* **Data section**:
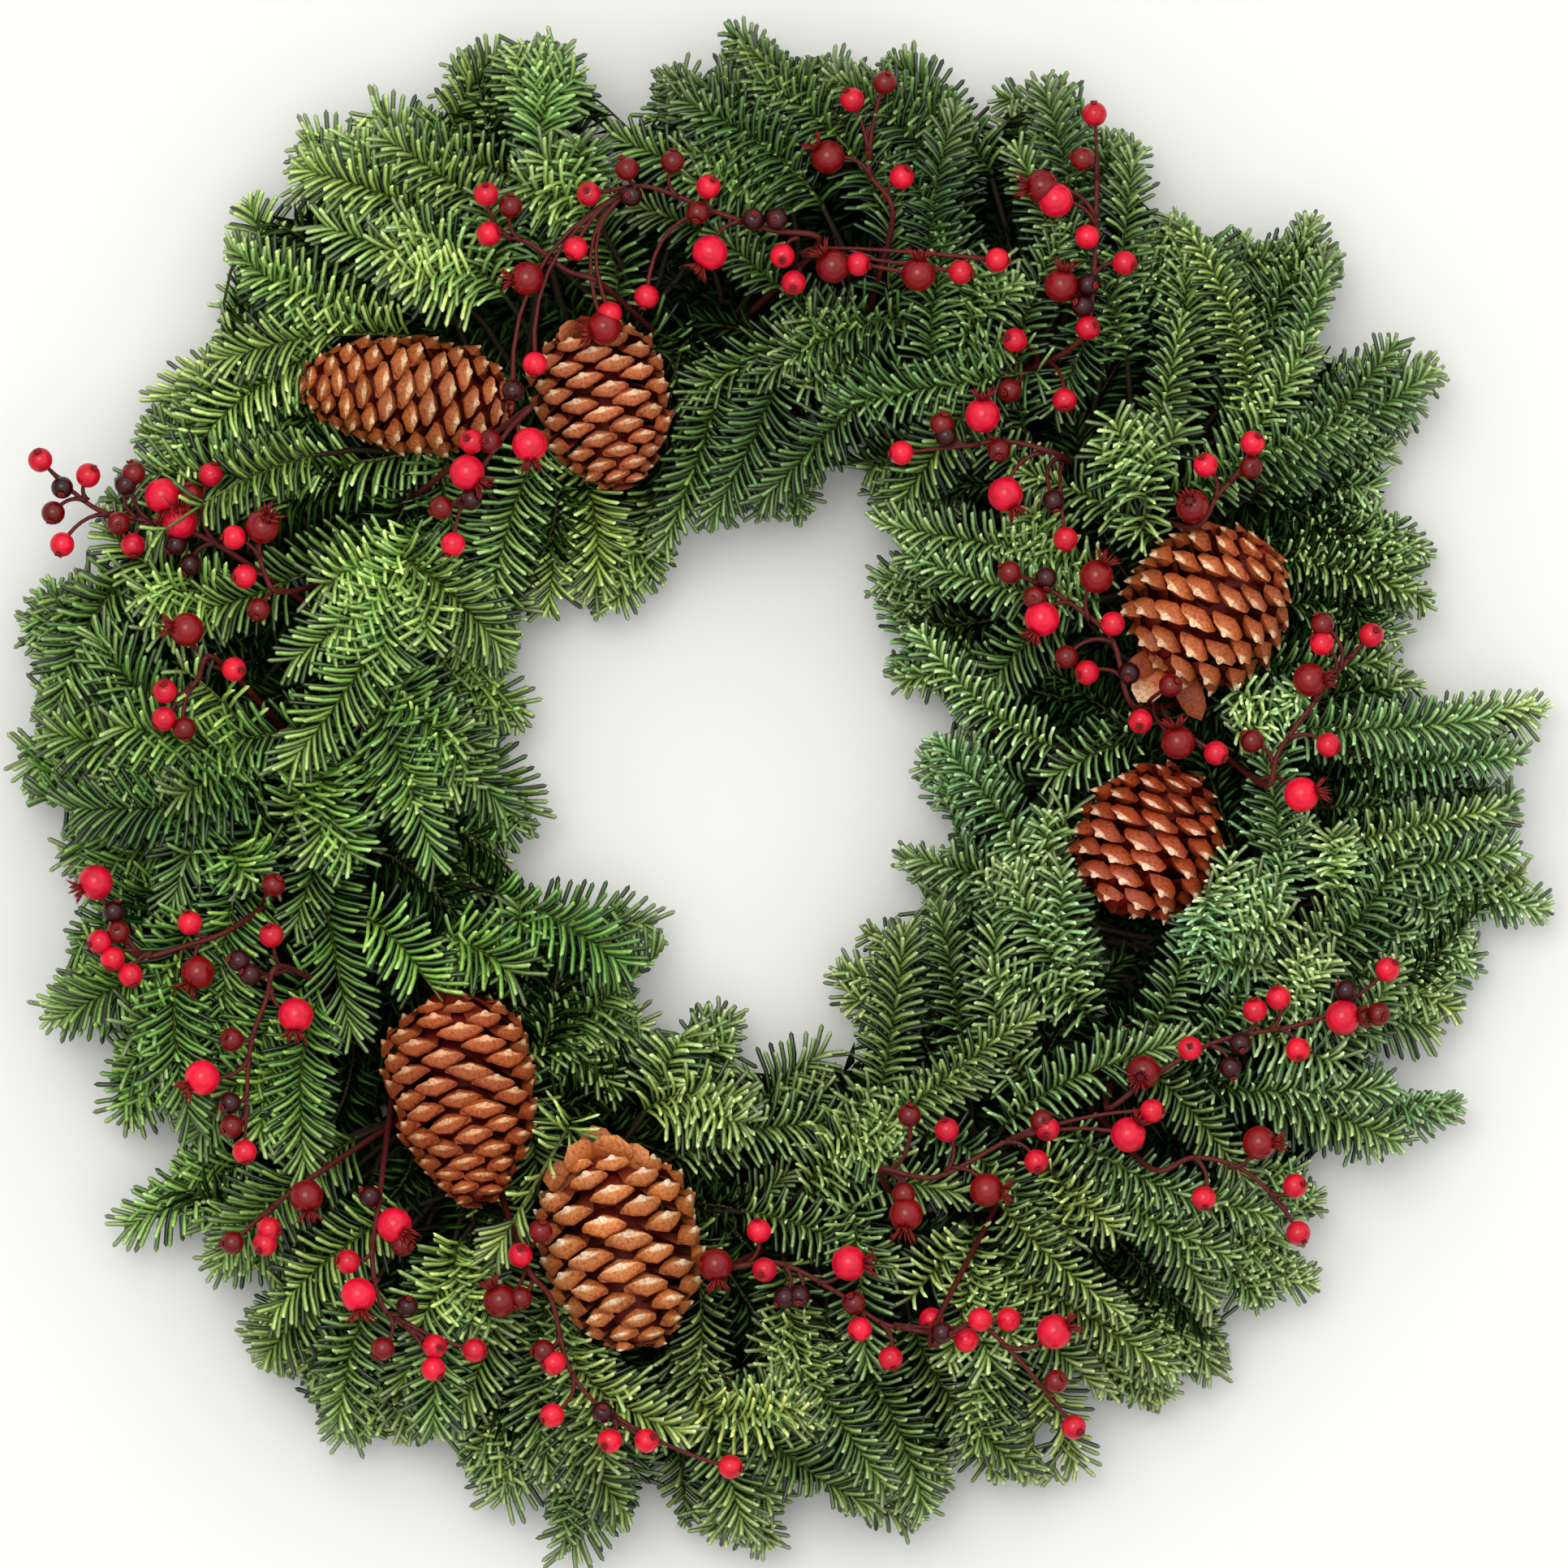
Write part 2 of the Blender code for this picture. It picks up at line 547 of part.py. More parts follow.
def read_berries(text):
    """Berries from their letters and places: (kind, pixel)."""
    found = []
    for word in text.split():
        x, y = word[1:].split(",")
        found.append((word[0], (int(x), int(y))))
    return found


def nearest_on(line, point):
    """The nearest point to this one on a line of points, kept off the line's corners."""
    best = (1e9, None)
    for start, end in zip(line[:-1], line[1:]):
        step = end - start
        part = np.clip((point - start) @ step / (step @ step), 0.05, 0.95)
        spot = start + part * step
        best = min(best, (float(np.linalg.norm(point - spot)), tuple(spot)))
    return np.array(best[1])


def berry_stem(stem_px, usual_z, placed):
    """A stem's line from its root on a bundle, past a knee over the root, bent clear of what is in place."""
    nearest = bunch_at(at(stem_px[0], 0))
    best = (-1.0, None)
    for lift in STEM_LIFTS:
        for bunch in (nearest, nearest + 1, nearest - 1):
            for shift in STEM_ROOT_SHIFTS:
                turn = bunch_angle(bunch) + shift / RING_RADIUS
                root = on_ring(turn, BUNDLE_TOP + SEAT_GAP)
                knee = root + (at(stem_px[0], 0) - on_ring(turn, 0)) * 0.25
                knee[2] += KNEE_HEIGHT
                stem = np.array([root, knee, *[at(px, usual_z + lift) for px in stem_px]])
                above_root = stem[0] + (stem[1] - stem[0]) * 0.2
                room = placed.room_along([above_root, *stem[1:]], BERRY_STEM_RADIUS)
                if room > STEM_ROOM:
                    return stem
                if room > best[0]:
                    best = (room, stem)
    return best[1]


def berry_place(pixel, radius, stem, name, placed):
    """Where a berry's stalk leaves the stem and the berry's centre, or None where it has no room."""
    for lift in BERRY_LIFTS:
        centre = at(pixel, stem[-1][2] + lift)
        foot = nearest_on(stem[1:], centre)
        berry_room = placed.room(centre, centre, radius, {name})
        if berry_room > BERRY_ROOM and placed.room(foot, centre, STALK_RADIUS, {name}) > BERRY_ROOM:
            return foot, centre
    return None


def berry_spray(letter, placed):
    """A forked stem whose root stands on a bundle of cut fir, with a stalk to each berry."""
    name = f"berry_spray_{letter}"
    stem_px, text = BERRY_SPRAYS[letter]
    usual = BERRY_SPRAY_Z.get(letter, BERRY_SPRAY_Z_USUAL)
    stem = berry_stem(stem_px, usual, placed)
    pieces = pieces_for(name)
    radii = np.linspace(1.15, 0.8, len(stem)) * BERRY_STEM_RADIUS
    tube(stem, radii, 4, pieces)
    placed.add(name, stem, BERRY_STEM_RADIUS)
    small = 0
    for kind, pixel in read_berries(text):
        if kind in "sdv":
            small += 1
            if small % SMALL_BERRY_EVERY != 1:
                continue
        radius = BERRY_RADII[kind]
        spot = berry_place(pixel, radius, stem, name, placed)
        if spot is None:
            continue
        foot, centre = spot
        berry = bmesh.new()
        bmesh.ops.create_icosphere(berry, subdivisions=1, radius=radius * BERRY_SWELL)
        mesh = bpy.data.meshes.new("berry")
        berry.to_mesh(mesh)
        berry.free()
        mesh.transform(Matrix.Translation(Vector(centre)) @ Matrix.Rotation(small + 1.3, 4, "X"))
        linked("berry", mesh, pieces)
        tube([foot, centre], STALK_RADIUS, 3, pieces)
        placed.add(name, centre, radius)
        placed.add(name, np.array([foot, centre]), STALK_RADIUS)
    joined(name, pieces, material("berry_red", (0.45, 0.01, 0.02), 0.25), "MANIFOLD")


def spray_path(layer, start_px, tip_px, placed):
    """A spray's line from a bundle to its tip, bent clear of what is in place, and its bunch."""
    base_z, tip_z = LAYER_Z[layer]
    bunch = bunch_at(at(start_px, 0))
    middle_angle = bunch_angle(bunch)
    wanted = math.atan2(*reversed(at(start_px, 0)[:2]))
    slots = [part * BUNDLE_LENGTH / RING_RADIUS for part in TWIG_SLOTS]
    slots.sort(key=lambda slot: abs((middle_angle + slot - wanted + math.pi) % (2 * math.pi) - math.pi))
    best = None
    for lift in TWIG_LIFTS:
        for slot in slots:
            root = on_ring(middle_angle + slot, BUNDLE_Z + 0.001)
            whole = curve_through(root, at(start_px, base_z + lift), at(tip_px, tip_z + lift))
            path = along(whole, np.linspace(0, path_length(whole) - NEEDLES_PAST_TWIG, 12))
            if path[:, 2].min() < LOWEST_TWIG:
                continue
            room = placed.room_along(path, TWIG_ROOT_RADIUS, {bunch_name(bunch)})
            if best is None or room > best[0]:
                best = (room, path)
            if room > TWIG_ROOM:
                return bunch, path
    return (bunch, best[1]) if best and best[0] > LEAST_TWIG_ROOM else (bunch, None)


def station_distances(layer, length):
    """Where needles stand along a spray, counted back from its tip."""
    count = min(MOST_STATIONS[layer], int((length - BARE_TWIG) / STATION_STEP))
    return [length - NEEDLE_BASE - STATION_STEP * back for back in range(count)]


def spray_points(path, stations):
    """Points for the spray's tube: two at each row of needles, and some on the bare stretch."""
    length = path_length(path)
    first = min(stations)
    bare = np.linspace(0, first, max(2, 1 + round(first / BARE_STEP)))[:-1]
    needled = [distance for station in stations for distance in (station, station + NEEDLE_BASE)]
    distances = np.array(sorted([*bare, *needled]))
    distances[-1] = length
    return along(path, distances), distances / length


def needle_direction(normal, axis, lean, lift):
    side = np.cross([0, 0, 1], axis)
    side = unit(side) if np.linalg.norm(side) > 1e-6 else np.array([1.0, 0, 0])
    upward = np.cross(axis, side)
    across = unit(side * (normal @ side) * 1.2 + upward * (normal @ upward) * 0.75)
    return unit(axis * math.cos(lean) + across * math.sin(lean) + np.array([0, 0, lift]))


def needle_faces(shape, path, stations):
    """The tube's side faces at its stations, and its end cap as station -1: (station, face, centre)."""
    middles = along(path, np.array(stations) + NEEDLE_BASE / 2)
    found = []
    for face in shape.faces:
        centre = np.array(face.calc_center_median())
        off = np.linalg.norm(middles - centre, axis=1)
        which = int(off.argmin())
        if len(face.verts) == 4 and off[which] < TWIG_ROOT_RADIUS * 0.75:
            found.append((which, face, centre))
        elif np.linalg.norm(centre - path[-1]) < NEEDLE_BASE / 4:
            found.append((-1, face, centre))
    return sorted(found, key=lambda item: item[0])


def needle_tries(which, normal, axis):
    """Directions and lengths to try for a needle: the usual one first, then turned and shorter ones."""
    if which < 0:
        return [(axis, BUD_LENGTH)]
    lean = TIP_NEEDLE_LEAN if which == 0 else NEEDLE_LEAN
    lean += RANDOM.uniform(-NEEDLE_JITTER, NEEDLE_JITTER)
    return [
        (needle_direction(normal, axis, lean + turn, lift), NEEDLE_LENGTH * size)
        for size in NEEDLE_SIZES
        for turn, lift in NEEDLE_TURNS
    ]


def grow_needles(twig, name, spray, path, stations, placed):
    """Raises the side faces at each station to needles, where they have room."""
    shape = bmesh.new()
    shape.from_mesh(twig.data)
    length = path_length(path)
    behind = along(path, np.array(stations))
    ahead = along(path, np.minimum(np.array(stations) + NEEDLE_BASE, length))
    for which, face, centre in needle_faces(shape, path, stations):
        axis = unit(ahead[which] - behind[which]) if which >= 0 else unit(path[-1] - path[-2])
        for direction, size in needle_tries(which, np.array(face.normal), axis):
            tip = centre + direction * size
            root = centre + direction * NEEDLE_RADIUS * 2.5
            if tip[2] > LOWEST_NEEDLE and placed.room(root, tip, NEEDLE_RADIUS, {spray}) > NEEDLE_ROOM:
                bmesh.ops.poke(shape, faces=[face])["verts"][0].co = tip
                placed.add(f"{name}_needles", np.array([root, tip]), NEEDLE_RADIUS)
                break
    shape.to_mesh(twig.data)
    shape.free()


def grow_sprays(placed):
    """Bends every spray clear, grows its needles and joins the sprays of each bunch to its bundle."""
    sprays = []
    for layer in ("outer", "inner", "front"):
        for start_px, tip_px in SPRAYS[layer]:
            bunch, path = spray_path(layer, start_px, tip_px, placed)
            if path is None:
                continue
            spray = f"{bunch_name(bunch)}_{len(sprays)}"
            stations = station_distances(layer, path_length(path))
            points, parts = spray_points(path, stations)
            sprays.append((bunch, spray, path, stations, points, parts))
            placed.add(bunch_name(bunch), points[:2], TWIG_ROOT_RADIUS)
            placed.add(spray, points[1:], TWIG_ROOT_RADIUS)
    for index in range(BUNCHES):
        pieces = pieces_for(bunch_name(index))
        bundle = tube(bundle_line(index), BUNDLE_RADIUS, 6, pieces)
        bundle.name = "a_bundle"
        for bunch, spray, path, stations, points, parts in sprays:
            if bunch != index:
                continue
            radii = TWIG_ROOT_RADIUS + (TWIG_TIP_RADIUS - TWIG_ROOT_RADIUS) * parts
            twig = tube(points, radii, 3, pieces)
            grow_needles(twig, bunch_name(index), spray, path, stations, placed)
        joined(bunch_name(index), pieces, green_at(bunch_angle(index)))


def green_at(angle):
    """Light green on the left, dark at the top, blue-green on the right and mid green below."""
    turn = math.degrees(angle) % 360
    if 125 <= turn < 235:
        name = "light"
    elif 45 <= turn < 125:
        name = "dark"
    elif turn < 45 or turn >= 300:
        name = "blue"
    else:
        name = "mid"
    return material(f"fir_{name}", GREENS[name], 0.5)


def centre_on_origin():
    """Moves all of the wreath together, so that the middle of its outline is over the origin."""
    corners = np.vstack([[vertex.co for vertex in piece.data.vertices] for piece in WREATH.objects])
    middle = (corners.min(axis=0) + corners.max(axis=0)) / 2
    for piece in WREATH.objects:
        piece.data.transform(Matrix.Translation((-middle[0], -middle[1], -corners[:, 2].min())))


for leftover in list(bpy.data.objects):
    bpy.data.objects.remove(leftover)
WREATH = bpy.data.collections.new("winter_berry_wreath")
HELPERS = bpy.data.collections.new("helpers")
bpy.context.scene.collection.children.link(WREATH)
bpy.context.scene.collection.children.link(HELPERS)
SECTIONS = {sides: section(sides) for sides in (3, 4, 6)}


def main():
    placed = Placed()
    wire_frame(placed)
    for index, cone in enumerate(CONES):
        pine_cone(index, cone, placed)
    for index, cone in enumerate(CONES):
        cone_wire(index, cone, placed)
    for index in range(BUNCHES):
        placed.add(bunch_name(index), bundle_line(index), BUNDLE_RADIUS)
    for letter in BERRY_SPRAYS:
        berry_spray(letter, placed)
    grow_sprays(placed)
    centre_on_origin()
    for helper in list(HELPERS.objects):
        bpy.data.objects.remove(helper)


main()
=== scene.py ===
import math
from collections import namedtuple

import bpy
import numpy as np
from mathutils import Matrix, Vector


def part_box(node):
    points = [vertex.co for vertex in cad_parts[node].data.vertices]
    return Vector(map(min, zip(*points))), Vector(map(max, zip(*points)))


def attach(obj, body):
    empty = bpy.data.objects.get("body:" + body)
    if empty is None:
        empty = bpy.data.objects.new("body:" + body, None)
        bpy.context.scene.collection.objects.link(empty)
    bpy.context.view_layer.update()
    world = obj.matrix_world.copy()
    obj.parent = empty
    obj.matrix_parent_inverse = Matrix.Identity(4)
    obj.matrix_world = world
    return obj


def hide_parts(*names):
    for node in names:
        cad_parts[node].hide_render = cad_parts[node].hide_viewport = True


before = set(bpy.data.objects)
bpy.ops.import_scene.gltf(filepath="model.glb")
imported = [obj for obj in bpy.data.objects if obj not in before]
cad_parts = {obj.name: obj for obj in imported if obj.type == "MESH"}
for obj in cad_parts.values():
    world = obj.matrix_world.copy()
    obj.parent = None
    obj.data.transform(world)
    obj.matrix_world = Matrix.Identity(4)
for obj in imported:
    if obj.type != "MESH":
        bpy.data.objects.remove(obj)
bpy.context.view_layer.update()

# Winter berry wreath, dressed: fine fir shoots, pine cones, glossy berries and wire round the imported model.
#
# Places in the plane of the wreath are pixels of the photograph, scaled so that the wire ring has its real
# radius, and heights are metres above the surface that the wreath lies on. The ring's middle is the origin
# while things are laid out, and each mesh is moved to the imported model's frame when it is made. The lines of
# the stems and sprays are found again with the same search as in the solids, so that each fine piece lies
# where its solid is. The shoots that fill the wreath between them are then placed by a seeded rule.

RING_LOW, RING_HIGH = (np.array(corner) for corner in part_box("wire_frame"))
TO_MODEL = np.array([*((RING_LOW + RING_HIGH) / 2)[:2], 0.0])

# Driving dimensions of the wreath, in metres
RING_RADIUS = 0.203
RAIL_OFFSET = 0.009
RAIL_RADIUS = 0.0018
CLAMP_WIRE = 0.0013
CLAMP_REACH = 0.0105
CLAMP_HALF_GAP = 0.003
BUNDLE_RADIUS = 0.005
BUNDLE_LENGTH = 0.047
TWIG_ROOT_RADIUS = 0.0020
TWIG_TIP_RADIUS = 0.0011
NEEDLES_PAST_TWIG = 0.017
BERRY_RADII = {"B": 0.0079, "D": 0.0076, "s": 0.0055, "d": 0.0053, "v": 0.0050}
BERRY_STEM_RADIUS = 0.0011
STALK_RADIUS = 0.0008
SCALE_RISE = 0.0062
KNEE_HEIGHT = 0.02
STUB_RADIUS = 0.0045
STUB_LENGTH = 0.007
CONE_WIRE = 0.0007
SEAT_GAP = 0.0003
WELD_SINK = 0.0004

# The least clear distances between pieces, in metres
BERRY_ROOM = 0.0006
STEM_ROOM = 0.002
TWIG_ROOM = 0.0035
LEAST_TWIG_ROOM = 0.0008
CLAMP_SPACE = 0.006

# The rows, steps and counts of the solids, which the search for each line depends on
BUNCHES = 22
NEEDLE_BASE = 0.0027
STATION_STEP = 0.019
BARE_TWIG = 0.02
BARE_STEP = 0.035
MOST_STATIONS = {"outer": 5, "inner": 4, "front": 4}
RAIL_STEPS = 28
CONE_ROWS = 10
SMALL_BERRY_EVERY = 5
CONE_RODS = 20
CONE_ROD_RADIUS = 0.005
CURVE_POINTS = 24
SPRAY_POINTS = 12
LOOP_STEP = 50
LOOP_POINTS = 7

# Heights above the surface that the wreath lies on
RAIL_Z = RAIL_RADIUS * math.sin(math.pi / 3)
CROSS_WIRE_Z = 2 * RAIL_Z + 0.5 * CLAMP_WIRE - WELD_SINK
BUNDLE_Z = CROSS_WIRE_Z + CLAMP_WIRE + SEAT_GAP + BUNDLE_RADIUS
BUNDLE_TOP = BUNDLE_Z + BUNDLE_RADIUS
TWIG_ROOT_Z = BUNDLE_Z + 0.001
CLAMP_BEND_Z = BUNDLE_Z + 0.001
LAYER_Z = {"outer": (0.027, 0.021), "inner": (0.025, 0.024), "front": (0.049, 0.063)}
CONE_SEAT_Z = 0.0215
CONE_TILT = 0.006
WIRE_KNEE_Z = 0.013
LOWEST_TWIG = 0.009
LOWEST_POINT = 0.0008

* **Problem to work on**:
The lines to return run from the one containing "for leftover in" down to the one containing "before = set(bpy.data.objects)"; give them exactly, both included, and no others.

* **Response to the task**:
for leftover in list(bpy.data.objects):
    bpy.data.objects.remove(leftover)
WREATH = bpy.data.collections.new("winter_berry_wreath")
HELPERS = bpy.data.collections.new("helpers")
bpy.context.scene.collection.children.link(WREATH)
bpy.context.scene.collection.children.link(HELPERS)
SECTIONS = {sides: section(sides) for sides in (3, 4, 6)}


def main():
    placed = Placed()
    wire_frame(placed)
    for index, cone in enumerate(CONES):
        pine_cone(index, cone, placed)
    for index, cone in enumerate(CONES):
        cone_wire(index, cone, placed)
    for index in range(BUNCHES):
        placed.add(bunch_name(index), bundle_line(index), BUNDLE_RADIUS)
    for letter in BERRY_SPRAYS:
        berry_spray(letter, placed)
    grow_sprays(placed)
    centre_on_origin()
    for helper in list(HELPERS.objects):
        bpy.data.objects.remove(helper)


main()
=== scene.py ===
import math
from collections import namedtuple

import bpy
import numpy as np
from mathutils import Matrix, Vector


def part_box(node):
    points = [vertex.co for vertex in cad_parts[node].data.vertices]
    return Vector(map(min, zip(*points))), Vector(map(max, zip(*points)))


def attach(obj, body):
    empty = bpy.data.objects.get("body:" + body)
    if empty is None:
        empty = bpy.data.objects.new("body:" + body, None)
        bpy.context.scene.collection.objects.link(empty)
    bpy.context.view_layer.update()
    world = obj.matrix_world.copy()
    obj.parent = empty
    obj.matrix_parent_inverse = Matrix.Identity(4)
    obj.matrix_world = world
    return obj


def hide_parts(*names):
    for node in names:
        cad_parts[node].hide_render = cad_parts[node].hide_viewport = True


before = set(bpy.data.objects)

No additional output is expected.